• **Description of the task**:
Among the lines below, list those containing the string "from".

• **Record set**:
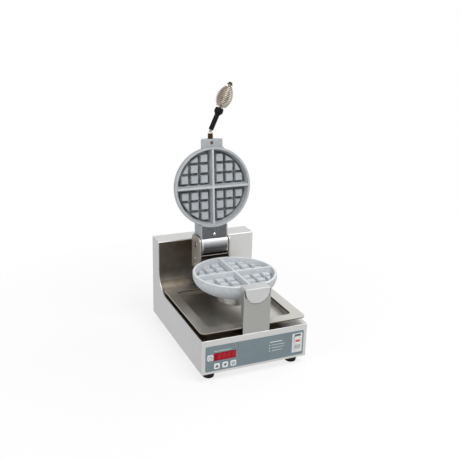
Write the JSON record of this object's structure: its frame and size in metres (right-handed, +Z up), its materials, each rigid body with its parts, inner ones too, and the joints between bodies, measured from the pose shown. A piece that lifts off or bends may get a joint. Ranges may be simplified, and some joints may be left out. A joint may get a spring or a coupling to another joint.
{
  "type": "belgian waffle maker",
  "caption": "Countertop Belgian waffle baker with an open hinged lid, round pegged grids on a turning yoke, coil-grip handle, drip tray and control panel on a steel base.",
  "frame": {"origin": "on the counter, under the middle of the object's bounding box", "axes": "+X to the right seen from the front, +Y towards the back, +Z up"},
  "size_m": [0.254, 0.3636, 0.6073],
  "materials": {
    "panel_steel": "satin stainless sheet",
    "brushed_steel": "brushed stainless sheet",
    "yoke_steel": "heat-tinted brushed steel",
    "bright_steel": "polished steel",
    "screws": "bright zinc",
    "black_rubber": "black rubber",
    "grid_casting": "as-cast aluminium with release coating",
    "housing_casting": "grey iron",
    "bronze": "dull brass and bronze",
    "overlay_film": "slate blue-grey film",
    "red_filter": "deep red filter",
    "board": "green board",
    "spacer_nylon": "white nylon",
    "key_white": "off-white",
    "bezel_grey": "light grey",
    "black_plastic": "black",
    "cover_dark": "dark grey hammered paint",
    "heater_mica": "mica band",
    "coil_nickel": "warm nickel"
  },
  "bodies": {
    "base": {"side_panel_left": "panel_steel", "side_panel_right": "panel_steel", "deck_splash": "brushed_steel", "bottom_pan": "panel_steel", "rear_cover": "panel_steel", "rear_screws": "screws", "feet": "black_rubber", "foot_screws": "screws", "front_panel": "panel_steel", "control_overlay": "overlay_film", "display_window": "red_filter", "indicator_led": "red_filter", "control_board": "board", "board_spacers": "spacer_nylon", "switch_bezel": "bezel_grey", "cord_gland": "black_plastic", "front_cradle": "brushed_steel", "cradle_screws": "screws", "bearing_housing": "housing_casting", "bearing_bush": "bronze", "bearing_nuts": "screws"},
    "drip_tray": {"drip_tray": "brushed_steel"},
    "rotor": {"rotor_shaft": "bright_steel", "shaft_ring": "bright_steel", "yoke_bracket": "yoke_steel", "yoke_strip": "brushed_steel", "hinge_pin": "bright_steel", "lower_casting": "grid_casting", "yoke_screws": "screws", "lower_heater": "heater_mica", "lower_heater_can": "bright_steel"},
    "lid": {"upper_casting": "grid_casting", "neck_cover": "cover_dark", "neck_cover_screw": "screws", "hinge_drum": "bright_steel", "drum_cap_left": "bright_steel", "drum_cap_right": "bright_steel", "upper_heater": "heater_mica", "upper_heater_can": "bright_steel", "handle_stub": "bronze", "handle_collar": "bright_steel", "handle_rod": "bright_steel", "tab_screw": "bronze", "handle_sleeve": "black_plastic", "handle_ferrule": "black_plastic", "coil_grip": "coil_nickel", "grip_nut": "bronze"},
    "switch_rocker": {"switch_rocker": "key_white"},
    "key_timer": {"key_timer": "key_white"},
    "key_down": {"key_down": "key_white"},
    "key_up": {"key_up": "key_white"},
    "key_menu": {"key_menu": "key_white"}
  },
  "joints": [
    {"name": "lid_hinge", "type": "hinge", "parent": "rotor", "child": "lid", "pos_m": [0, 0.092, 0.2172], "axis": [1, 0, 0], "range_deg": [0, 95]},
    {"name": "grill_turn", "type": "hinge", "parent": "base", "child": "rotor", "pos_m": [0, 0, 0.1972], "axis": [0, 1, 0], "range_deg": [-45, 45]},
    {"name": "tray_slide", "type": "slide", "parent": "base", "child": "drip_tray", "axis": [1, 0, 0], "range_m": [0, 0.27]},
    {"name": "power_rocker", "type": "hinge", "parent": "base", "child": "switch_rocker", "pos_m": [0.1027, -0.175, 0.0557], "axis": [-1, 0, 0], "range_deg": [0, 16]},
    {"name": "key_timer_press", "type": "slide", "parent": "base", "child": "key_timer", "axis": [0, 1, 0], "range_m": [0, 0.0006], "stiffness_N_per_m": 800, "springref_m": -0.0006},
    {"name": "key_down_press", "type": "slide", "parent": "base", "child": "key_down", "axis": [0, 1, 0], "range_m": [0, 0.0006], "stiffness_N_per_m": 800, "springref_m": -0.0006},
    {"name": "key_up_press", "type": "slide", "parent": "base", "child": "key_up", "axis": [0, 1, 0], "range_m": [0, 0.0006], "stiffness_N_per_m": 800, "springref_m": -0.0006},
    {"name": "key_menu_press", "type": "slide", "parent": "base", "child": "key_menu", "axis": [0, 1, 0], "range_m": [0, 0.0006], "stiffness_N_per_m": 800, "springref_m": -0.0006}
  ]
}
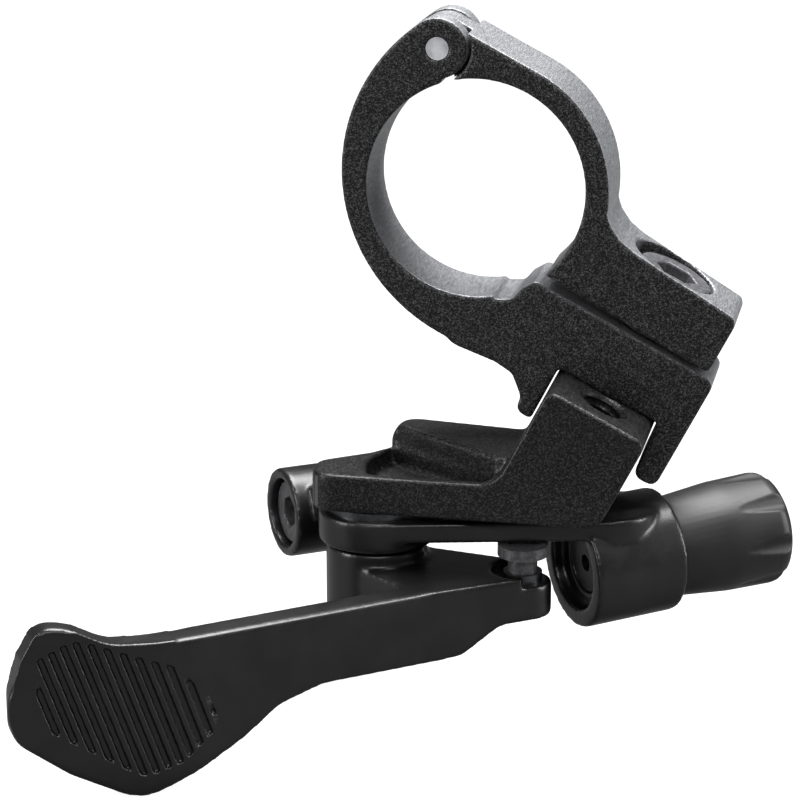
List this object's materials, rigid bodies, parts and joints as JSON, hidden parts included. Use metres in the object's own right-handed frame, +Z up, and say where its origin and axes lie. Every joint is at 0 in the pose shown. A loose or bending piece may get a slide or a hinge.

• **Written reply**:
Write the JSON record of this object's structure: its frame and size in metres (right-handed, +Z up), its materials, each rigid body with its parts, inner ones too, and the joints between bodies, measured from the pose shown. A piece that lifts off or bends may get a joint. Ranges may be simplified, and some joints may be left out. A joint may get a spring or a coupling to another joint.
  "frame": {"origin": "on the counter, under the middle of the object's bounding box", "axes": "+X to the right seen from the front, +Y towards the back, +Z up"},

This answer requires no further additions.